• **Exercise details**: Reproduce the listing below verbatim.

• **Dataset section**:
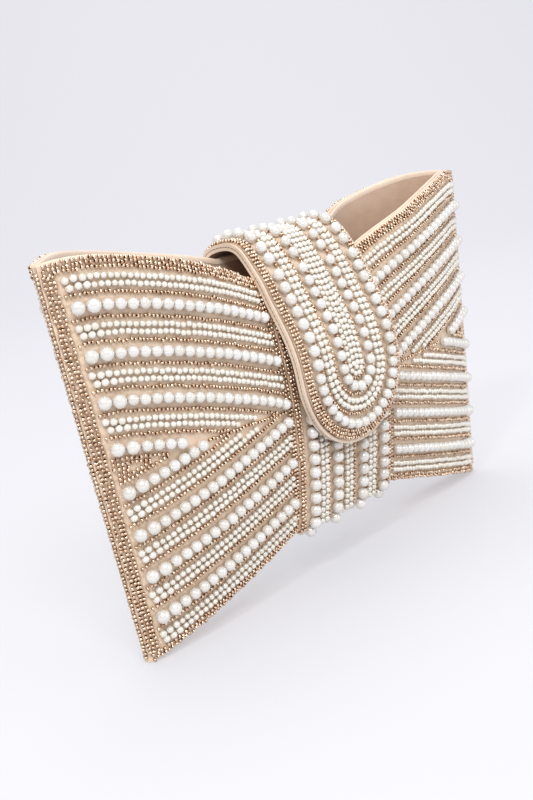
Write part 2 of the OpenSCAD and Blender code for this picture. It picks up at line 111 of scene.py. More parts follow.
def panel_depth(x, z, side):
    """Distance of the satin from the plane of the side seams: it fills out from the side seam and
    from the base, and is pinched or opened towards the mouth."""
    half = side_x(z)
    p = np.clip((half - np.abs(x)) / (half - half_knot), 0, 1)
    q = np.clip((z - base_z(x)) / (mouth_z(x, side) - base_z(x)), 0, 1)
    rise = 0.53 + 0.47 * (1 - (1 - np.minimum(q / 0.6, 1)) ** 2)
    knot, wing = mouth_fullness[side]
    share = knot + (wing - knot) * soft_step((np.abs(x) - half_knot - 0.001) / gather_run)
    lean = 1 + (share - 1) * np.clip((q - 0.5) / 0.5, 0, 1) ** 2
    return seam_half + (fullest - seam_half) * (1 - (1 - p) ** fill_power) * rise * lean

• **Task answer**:
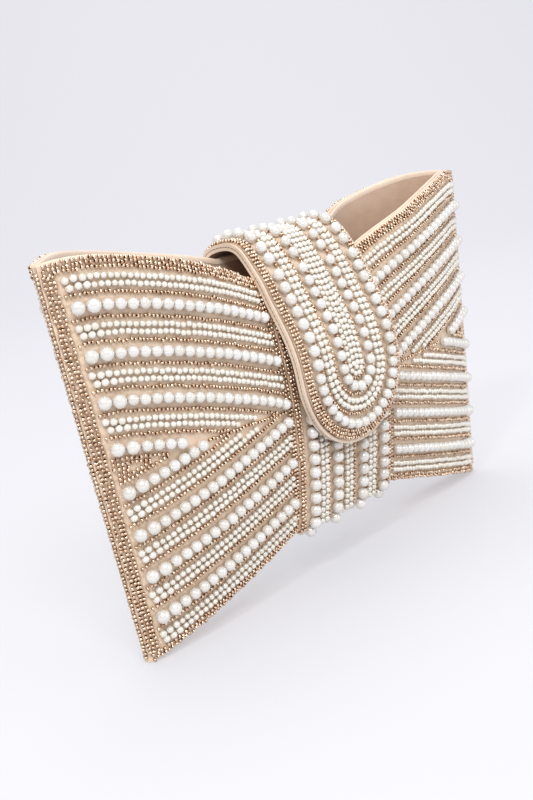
Write part 2 of the OpenSCAD and Blender code for this picture. It picks up at line 111 of scene.py. More parts follow.
def panel_depth(x, z, side):
    """Distance of the satin from the plane of the side seams: it fills out from the side seam and
    from the base, and is pinched or opened towards the mouth."""
    half = side_x(z)
    p = np.clip((half - np.abs(x)) / (half - half_knot), 0, 1)
    q = np.clip((z - base_z(x)) / (mouth_z(x, side) - base_z(x)), 0, 1)
    rise = 0.53 + 0.47 * (1 - (1 - np.minimum(q / 0.6, 1)) ** 2)
    knot, wing = mouth_fullness[side]
    share = knot + (wing - knot) * soft_step((np.abs(x) - half_knot - 0.001) / gather_run)
    lean = 1 + (share - 1) * np.clip((q - 0.5) / 0.5, 0, 1) ** 2
    return seam_half + (fullest - seam_half) * (1 - (1 - p) ** fill_power) * rise * lean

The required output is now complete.